Aunque ancladas a los suelos, las plantas toman vida de formas extraordinarias. Para Aristóteles se trataban únicamente de “almas vegetativas”, es decir, entes dispuestos a crecer y reproducirse sin ningún otro propósito. En cambio, para Nietzsche las plantas eran almas inspiradoras de vida.
Existentes y hundidos en el caos de las decisiones humanas, Friedrich Nietzsche consideraba que las personas teníamos que aprender de las plantas; observarlas, escucharlas y sentirlas. Aprehenderlas como musas de la resiliencia que a través de un suelo inhóspito logran resucitar en medio de una luz nueva.

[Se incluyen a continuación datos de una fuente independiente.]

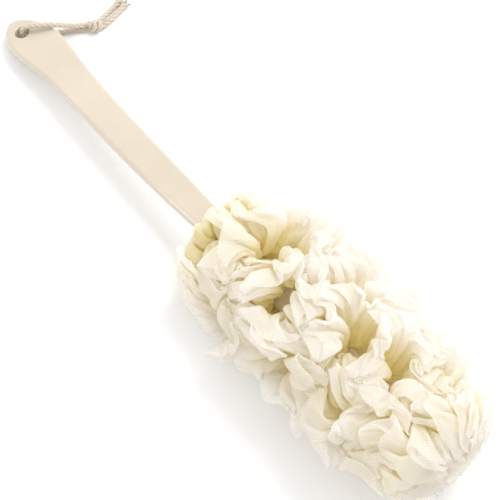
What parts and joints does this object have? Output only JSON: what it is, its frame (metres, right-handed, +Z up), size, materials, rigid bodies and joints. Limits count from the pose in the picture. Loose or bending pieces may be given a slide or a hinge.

Pero, este no fue un pensamiento arbitrario y sin fundamento. Nietzsche usaba a la naturaleza como combustible, subía a las montañas para respirar su aire, asimismo conectaba con su agua y con un espacio libre y abierto.
Nietzsche como las plantas, vivir para experimentar
Desde este sentido, el filósofo descubrió que tal como las plantas necesitan de aire, espacio y agua…los seres humanos también. No vivimos la vida desde el sentido de Aristóteles -como seres vegetales e inmutables-, sino que queremos transformarnos, crecer, alimentar nuestra alma y encontrar nuestro lugar.
“Vivir es mucho más que sobrevivir”, apuntaba Nietzsche y lejos de permanecer como un vegetal, los seres humanos deben exteriorizar sus deseos, crecer y convertirse en el mejor ser que puedan habitar.
Incluso, las plantas son capaces de reconocer sus límites. Es este conjunto lo que Nietzsche consideró “la creencia primordial”. Hasta cierto punto, el filósofo creía que la belleza y misterio que rodea a la naturaleza se encuentra también en los seres humanos.
Somos una extensión del universo, del planeta y de sus creaciones. Aunque se perciba que vivimos en un mundo de caos, todos tenemos la esencia natural para ir más allá. Es justo en las plantas y otros seres que descubrimos la inspiración para vivir y no simplemente sobrevivir.